Star QB and track star with unidentified learning disabilities and a very macho facade:
Hey Ms. Dakin! Hope to see you at the game on Friday! Me: Actually, I will see you this afternoon, for English. Macho QB: Jumps in the air, looks at his schedule, looks at me, back at his schedule: For REAL!? You my English teacher!? Jumps again: Oh sweet! I thought this was a new teacher! You change your name? SWEET! Oh man, I will see you after lunch! Left hook with fist: You gonna make me read so much this year? It's cool!

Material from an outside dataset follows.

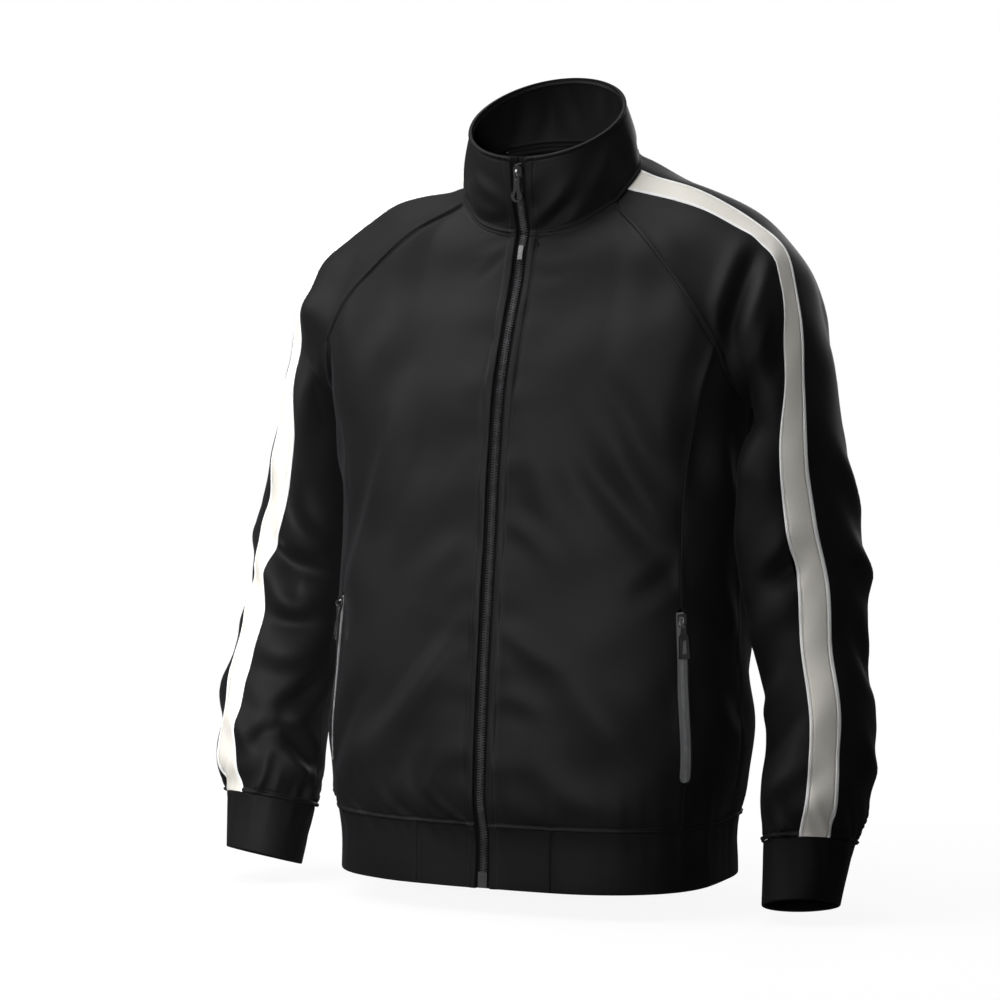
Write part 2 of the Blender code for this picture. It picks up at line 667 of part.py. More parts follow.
def add_slider(name, look, parent, place, turned):
    """A slider's plate with the arch that its pull hangs from. Outward is its own -Y."""
    outline = list(SLIDER_EDGE) + [(-across, up) for across, up in SLIDER_EDGE[::-1]]
    plate = add_object(name, extruded(name, outline, PLATE_THICK), look, parent, place, turned)
    arch_mesh = extruded(f"{name}_arch", arch_outline(), ARCH_WIDTH, side_view=True)
    arch = add_object(f"{name}_arch", arch_mesh, look, parent, place, turned)
    arch.hide_render = True
    arch.display_type = "WIRE"
    union = plate.modifiers.new("arch", "BOOLEAN")
    union.operation = "UNION"
    union.object = arch


def rounded(corners, radius, steps=4):
    """A closed outline with its corners rounded."""
    corners = [np.array(corner, float) for corner in corners]
    spots = []
    for before, corner, after in zip([corners[-1]] + corners[:-1], corners, corners[1:] + corners[:1]):
        back, ahead = unit(before - corner), unit(after - corner)
        for share in np.linspace(0, 1, steps + 1):
            first, last = corner + radius * back, corner + radius * ahead
            curve = (1 - share) ** 2 * first + 2 * share * (1 - share) * corner + share**2 * last
            spots.append(tuple(curve))
    return spots


def arc(middle, radius, start, end, steps):
    turns = np.radians(np.linspace(start, end, steps))
    return [(middle[0] + radius * math.cos(t), middle[1] + radius * math.sin(t)) for t in turns]


def add_pull(name, outlines, look, parent, place, rotation):
    """A flat pull with holes. Its origin is on its hinge, and outlines run across and up from it."""
    curve = bpy.data.curves.new(name, "CURVE")
    curve.dimensions = "2D"
    curve.fill_mode = "BOTH"
    curve.extrude = MM * PULL_THICK / 2
    for outline in outlines:
        line = curve.splines.new("POLY")
        line.points.add(len(outline) - 1)
        for point, (across, up) in zip(line.points, outline):
            point.co = (MM * across, MM * up, 0, 1)
        line.use_cyclic_u = True
    made = bpy.data.objects.new(name, curve)
    bpy.context.scene.collection.objects.link(made)
    made.parent = parent
    made.location = place
    made.rotation_euler = rotation
    curve.materials.append(look)
    return made


def arch_slot():
    half, length = ARCH_SLOT
    return rounded([(-half, -PULL_BAR), (half, -PULL_BAR), (half, -length), (-half, -length)], 0.5, 2)


def main_pull_outlines():
    """A narrow link that ends in a ring."""
    ring = (0.0, -20.0)
    outer = arc(ring, 5.6, 130, 410, 22)
    body = [(3.0, -9.0), (3.0, PULL_BAR), (-3.0, PULL_BAR), (-3.0, -9.0)]
    hole = arc((0.0, -20.8), 2.7, 200, 340, 8) + [(1.0, -15.6), (-1.0, -15.6)]
    return [outer + body, arch_slot(), hole]


def pocket_pull_outlines():
    """A narrow link that flares into a tab with a window."""
    side = [(2.6, PULL_BAR), (2.6, -10.0), (4.6, -13.5), (5.6, -34.0)]
    tab = rounded(side[::-1] + [(-across, up) for across, up in side], 0.7, 2)
    window = rounded([(-2.4, -16.5), (2.4, -16.5), (2.9, -29.5), (-2.9, -29.5)], 0.9, 3)
    return [tab, arch_slot(), window]


def rotation(*axes):
    """The rotation that takes a piece's own axes to these directions."""
    return Matrix(axes).transposed().to_euler()


def add_slider_and_pull(names, spot, up, out, lift, hang, outlines, look, parent):
    """A slider, its back this far above a spot on a zip, and the pull that hangs from its arch."""
    up = unit(up)
    out = unit(out - up * (out @ up))
    across = np.cross(up, out)
    middle = spot + (lift + MM * PLATE_THICK / 2) * out
    add_slider(names[0], look, parent, middle, rotation(across, -out, up))
    pivot = middle + MM * ((PLATE_THICK / 2 + PIVOT[0]) * out + PIVOT[1] * up)
    hang = unit(hang - across * (hang @ across))
    add_pull(names[1], outlines, look, parent, pivot, rotation(across, hang, np.cross(across, hang)))


def all_skins():
    """Every piece of the jacket's outside, as skins that share their points at the seams."""
    sleeves = {side: sleeve_skin(SLEEVE_ROWS, side) for side in ("left", "right")}
    cuff = sleeve_skin(CUFF_ROWS, "left")
    return {
        "body": whole(body_skin()),
        "hem": whole(hem_skin()),
        "collar": whole(collar_skin()),
        "sleeve_left": sleeves["left"],
        "sleeve_right": drawn_up(mirrored(sleeves["right"])),
        "cuff_left": cuff,
        "cuff_right": drawn_up(mirrored(cuff)),
    }


def fold_cloth(skins):
    """Adds the large folds to the body and both sleeves."""
    normals = shared_normals(skins)
    last = skins["body"].shape[1] - 1
    held = (0, POCKET, last - POCKET, last)
    skins["body"] = folded(skins["body"], normals["body"], BODY_FOLDS, body_place, held)
    left = folded(skins["sleeve_left"], normals["sleeve_left"], SLEEVE_FOLDS, sleeve_place)
    right = sleeve_skin(SLEEVE_ROWS, "right")
    right = folded(right, mirrored(normals["sleeve_right"]), SLEEVE_FOLDS, sleeve_place)
    skins["sleeve_left"], skins["sleeve_right"] = left, drawn_up(mirrored(right))


def add_panels(whole_name, panels, skins, normals, wall, look, parent, closed=False, rows=slice(None)):
    """Pieces cut from one skin, each named with its first and last column."""
    for name, first, last in panels:
        columns = slice(first, last + 1)
        skin = skins[whole_name][rows, columns]
        if name.startswith(("front", "side")):
            at_end = name in ("front_left", "side_right")
            skin = opened(skin, -1 if at_end else 0)
        add_wall(name, skin, normals[whole_name][rows, columns], (0, wall), look, parent, closed)


def add_cloth(skins, normals, looks, parent):
    """The panels, sleeves, stripes, collar, cuffs and hem."""
    last = 2 * MIDDLE
    body = (
        ("front_left", 0, POCKET),
        ("side_left", POCKET, SIDE),
        ("back", SIDE, last - SIDE),
        ("side_right", last - SIDE, last - POCKET),
        ("front_right", last - POCKET, last),
    )
    add_panels("body", body, skins, normals, CLOTH_WALL, looks["cloth"], parent)
    tabs = (("hem_tab_left", 0, CORNER), ("hem_tab_right", last - CORNER, last))
    add_panels("hem", tabs, skins, normals, RIB_WALL, looks["rib"], parent)
    band = (("hem_band", CORNER, last - CORNER),)
    add_panels("hem", band, skins, normals, RIB_WALL, looks["rib"], parent)
    rim = (("collar", 0, skins["collar"].shape[1] - 1),)
    add_panels("collar", rim, skins, normals, COLLAR_WALL, looks["cloth"], parent)
    pieces = ("sleeve_front", "piping_front", "stripe", "piping_back", "sleeve_back")
    stops = np.concatenate([[0], np.cumsum(SLEEVE_STEPS)])
    for side in ("left", "right"):
        ends = stops if side == "left" else stops[-1] - stops
        for piece, a, b in zip(pieces, ends, ends[1:]):
            look = looks[piece.split("_")[0].replace("sleeve", "cloth")]
            parts = {f"{piece}_{side}": slice(None)}
            if piece == "sleeve_back":
                lower, upper = slice(None, ELBOW_ROW + 1), slice(ELBOW_ROW, None)
                parts = {f"{piece}_lower_{side}": lower, f"{piece}_upper_{side}": upper}
            for name, rows in parts.items():
                panel = ((name, min(a, b), max(a, b)),)
                add_panels(f"sleeve_{side}", panel, skins, normals, CLOTH_WALL, look, parent, rows=rows)
        cuff = ((f"cuff_{side}", 0, stops[-1]),)
        add_panels(f"cuff_{side}", cuff, skins, normals, RIB_WALL, looks["rib"], parent, closed=True)


def add_zips(skins, normals, looks, parent):
    """The front zip and the two pocket zips, closed, with their pulls down."""
    add_front_zip(looks, parent)
    low, high = collar_between(
        np.array([NECK_FRONT[0]], float), rim_point(np.zeros(1)), COLLAR_ROWS
    )[-2:, 0]
    up = unit(high - low)
    out = np.cross((1.0, 0.0, 0.0), up)
    spot = low + up * (SLIDER_HEIGHT - low[2]) / up[2]
    upright = np.array((0.0, 0.0, 1.0))
    lift = CHAIN_GAP - CHAIN_DEPTHS[0]
    names = ("zip_slider", "zip_pull")
    outlines = main_pull_outlines()
    add_slider_and_pull(names, spot, up, out, lift, upright, outlines, looks["metal"], parent)
    for side, column in (("left", POCKET), ("right", 2 * MIDDLE - POCKET)):
        line = pocket_line(skins["body"], normals["body"], column)
        add_pocket_zip(side, line, looks, parent)
        points, outs, _ = line
        up = unit(points[-1] - points[-2])
        spot = points[-1] - up * POCKET_SLIDER_BELOW
        names = (f"pocket_slider_{side}", f"pocket_pull_{side}")
        lift = CHAIN_GAP - POCKET_COIL_DEPTHS[0]
        outlines = pocket_pull_outlines()
        add_slider_and_pull(names, spot, up, outs[-1], lift, up, outlines, looks["metal"], parent)


def main():
    for leftover in list(bpy.data.objects):
        bpy.data.objects.remove(leftover)
    looks = {
        "cloth": material("black cloth", (0.018, 0.018, 0.020), 0.75),
        "rib": material("black rib", (0.016, 0.016, 0.017), 0.85),
        "stripe": material("cream cloth", (0.80, 0.77, 0.69), 0.7),
        "piping": material("white piping", (0.90, 0.90, 0.88), 0.6),
        "tape": material("black tape", (0.012, 0.012, 0.013), 0.8),
        "chain": material("dark chain", (0.05, 0.05, 0.055), 0.45),
        "grey": material("grey zip", (0.16, 0.16, 0.17), 0.45),
        "metal": material("gunmetal", (0.16, 0.16, 0.17), 0.35, 1.0),
    }
    hold = bpy.data.objects.new("jacket", None)
    bpy.context.scene.collection.objects.link(hold)
    hold.location = tuple(-size for size in NECK_HOLD)
    skins = all_skins()
    fold_cloth(skins)
    normals = shared_normals(skins)
    add_cloth(skins, normals, looks, hold)
    add_zips(skins, normals, looks, hold)


main()
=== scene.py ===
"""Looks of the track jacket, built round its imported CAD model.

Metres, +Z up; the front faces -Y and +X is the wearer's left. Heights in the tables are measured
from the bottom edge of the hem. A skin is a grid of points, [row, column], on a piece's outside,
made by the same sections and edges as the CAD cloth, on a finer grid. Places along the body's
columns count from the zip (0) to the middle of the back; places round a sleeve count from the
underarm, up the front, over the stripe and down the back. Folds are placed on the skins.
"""

import math
from collections import namedtuple

import bmesh
import bpy
import numpy as np
from mathutils import Matrix, Vector

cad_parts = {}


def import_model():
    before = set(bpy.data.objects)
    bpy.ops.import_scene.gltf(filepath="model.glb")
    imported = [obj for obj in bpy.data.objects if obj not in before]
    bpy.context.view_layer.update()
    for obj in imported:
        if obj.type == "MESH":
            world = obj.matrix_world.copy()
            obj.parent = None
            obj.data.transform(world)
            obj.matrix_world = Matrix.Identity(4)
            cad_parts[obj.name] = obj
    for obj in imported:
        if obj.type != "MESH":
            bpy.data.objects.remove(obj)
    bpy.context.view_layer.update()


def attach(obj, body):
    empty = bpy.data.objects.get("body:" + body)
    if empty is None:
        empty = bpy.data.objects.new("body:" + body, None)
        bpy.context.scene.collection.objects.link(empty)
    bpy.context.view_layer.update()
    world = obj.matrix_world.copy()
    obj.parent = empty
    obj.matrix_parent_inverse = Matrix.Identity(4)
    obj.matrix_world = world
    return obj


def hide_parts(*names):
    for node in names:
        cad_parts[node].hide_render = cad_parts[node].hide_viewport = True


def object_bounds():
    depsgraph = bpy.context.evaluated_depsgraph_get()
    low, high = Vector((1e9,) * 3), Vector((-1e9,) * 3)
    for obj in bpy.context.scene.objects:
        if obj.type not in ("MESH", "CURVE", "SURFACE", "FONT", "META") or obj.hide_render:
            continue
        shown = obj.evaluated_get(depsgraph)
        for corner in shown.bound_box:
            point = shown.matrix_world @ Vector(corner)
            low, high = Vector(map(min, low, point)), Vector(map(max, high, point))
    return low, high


NECK_HOLD = np.array((0.0, 0.022, 0.645))

# Cloth
JACKET = "jacket"  # the CAD body that every piece but the pulls rides on
CLOTH_THICK = 0.0016
COLLAR_THICK = 0.0030
BAND_THICK = 0.0028
STRIPE_WIDTH = 0.030
PIPING_WIDTH = 0.0035
SHOULDER_STRIPE = (0.019, 0.049)
ZIP_OPENING = 0.0135
POCKET_OPENING = 0.0116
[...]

Although I can tend to be a bit dramatic, I promise you I have not embellished on these interactions. As I write this I need to remember to say this is not a boost for my morale; rather a realization on my part that I am making a difference in the lives of these teenagers. This may have been one of the most difficult transitions for me to make, as I left the warm embraces and security of fabulous friends and family. Again I find myself humbled by the constant reminder that wherever I go, there I am. I was fortunate to have 90% of my students from English 2 back in my class of English 3. My body trembled as I welcomed them into my room, my world of American Literature, my mouth moving with rote tics escorting them to their new seating assignments. The uncertainty of these changes blasted to shards as my primal introduction was interrupted with applause at the matrimonial explanation for my name change. Overcrowding and moldy carpet take a righteous back seat to the wide eyes and nervous expectations. As I outline the course and procedures we all take a deep breath and relax--just a little--enough to connect to examine the difference between realistic people and the idealists. The definition of idealism raises the eyebrows of all of us, silently and knowingly challenging each other to this ultimate task.